_WHAT TO DO:_ Lines containing the string "manifold" are to be collected in full.

= = =

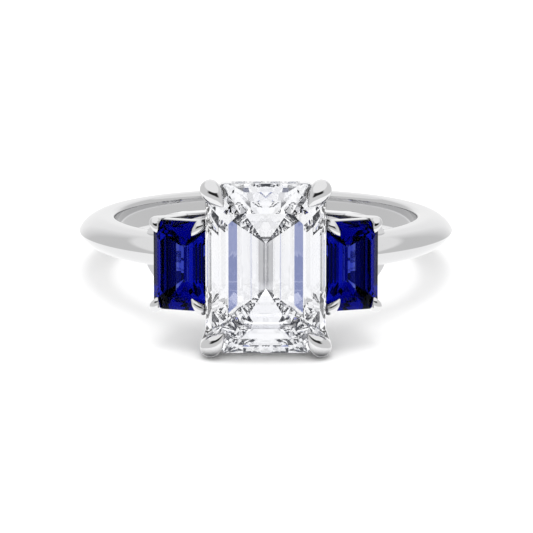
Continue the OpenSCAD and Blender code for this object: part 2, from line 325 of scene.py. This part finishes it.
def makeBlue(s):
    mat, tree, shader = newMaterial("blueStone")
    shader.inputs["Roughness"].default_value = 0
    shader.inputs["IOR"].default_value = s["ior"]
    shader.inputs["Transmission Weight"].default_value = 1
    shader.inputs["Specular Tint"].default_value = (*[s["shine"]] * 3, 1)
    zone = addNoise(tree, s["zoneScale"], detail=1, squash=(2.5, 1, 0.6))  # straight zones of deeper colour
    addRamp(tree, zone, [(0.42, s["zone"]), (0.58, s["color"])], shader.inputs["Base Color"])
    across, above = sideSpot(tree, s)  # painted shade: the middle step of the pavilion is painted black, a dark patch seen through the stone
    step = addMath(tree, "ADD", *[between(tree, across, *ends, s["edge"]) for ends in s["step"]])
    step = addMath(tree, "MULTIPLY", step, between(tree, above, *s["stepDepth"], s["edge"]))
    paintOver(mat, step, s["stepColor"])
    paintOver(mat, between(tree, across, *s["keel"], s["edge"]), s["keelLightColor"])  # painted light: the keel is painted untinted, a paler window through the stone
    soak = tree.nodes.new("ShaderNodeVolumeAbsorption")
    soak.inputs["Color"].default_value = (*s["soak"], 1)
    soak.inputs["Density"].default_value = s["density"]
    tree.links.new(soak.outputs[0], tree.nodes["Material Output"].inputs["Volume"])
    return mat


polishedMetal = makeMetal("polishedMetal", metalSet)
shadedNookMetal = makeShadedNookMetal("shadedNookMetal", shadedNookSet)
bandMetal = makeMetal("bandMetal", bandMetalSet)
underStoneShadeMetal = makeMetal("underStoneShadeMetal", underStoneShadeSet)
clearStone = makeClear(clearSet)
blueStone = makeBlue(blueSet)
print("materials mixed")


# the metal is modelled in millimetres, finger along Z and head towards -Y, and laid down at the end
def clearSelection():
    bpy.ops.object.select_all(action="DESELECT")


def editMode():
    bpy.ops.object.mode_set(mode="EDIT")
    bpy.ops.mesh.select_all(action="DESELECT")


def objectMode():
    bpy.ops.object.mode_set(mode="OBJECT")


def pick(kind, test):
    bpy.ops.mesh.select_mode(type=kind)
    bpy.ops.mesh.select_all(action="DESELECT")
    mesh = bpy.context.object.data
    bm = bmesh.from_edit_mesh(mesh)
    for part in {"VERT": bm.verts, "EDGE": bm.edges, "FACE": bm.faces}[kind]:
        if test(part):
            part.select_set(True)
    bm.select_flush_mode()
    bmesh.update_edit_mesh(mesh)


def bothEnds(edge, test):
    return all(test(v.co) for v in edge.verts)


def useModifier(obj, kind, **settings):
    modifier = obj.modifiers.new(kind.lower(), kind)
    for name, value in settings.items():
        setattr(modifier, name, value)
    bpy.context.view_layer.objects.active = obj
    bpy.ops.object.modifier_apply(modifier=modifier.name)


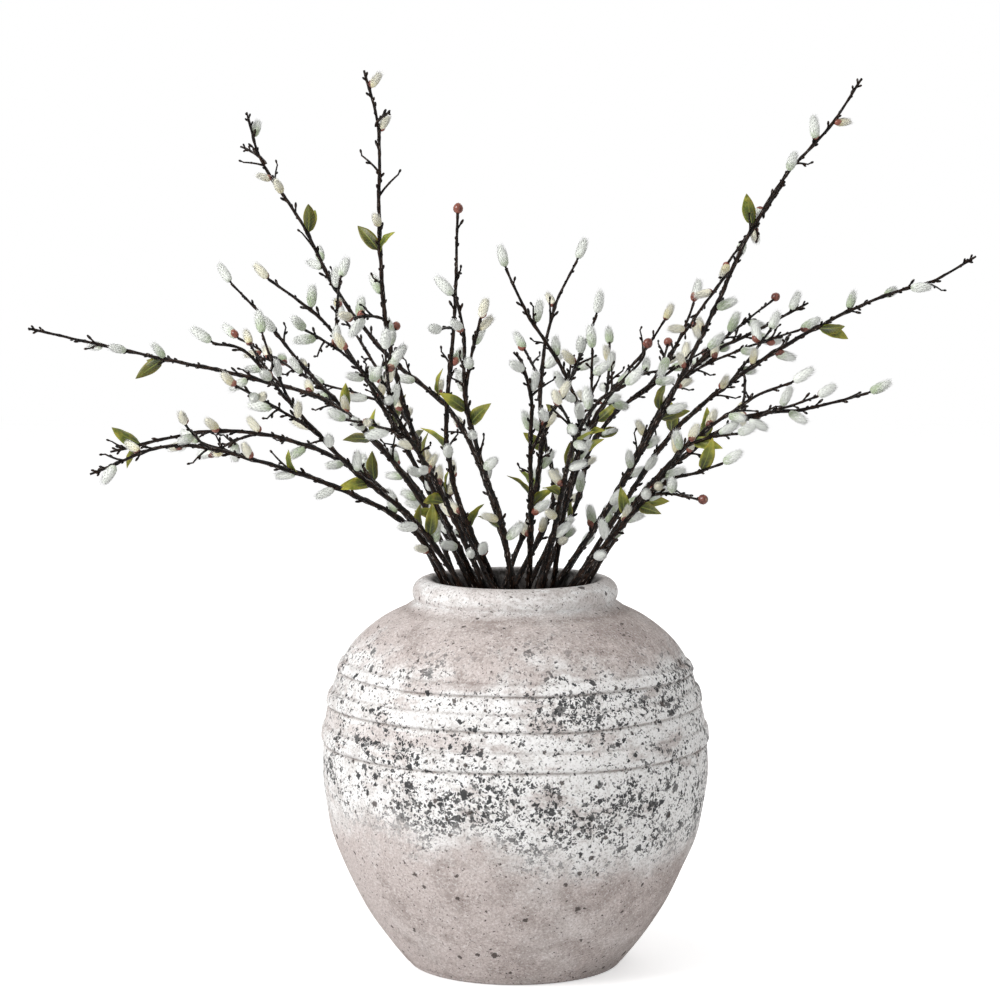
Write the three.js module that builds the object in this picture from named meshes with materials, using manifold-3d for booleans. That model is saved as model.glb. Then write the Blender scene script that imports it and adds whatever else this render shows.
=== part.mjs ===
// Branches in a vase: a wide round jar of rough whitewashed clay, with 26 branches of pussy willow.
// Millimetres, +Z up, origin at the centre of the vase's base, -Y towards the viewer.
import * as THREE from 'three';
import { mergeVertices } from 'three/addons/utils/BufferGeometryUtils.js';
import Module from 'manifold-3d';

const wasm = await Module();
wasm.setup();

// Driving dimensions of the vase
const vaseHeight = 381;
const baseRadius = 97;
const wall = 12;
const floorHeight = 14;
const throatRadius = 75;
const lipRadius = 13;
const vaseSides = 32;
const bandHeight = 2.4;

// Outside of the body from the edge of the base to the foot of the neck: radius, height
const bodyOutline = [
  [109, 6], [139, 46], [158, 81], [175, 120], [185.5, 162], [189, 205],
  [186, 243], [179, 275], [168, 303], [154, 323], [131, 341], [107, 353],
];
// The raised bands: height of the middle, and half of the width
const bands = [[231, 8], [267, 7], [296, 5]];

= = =

_THE RESPONSE:_
Write the three.js module that builds the object in this picture from named meshes with materials, using manifold-3d for booleans. That model is saved as model.glb. Then write the Blender scene script that imports it and adds whatever else this render shows.
import Module from 'manifold-3d';